The parties to a corporate (shareholders’) agreement will be permitted to settle, at their own discretion, such important matters of corporate relations as the procedure for disposal of participatory interests/shares, including predetermination of the sale price and voting method at the general meeting. It is expected that from now on, both participants of LLCs and shareholders of JSCs will be able to use such well-known instruments of corporate governance in joint ventures, as right of first offer (ROFO), right of first refusal (ROFR), tag along, drag along, deadlock resolution mechanisms, etc. The SHA Law introduces irrevocable powers of attorney to exercise corporate rights.
What Remains to Be Done
With the completion of key changes in corporate legislation, the legal community now expects more action in market regulation and expansion of authority of the Securities and Exchange Commission of Ukraine (SEC).

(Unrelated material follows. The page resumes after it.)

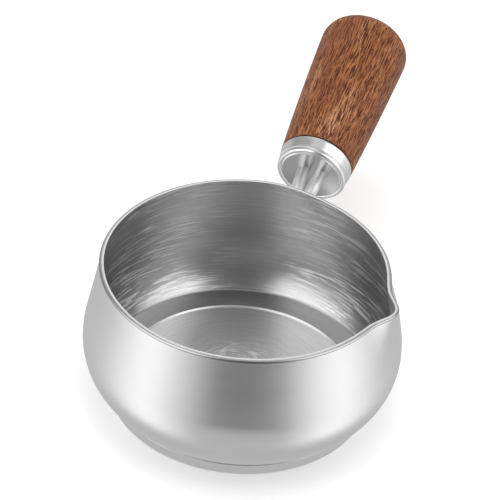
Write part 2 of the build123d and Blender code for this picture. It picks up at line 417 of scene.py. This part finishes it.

In particular, the following legislative acts have already been developed and submitted to Parliament for review and subsequent approval:
— Draft Law No. 6303 On Protection of Investors from Abuses in Capital Markets, which aims at consolidating the SEC’s institutional independence by (i) allowing the SEC to plan and conduct effective inspections; (ii) removing the external approval requirements for the Commission’s rulemaking; and (iii) granting access to information restricted by secrecy laws and ability to assist foreign authorities;
— Draft Law No. 2413a On the Consolidation of State Regulation of Financial Markets, which aims at (i) strengthening institutional capacity of regulatory bodies; (ii) reducing the number of supervisory bodies that have many overlapping or partly duplicating functions and thus, improving the effectiveness, as well as efficiency of capital markets regulation; and
— Draft Law No. 5068 On Corporate Bonds, which is aimed at providing an alternative to private financing in Ukraine, typically, by offering low risk and high income for the issuers. This law should also introduce the long-awaited institute of trustee, as well as the institute of general meeting of bondholders.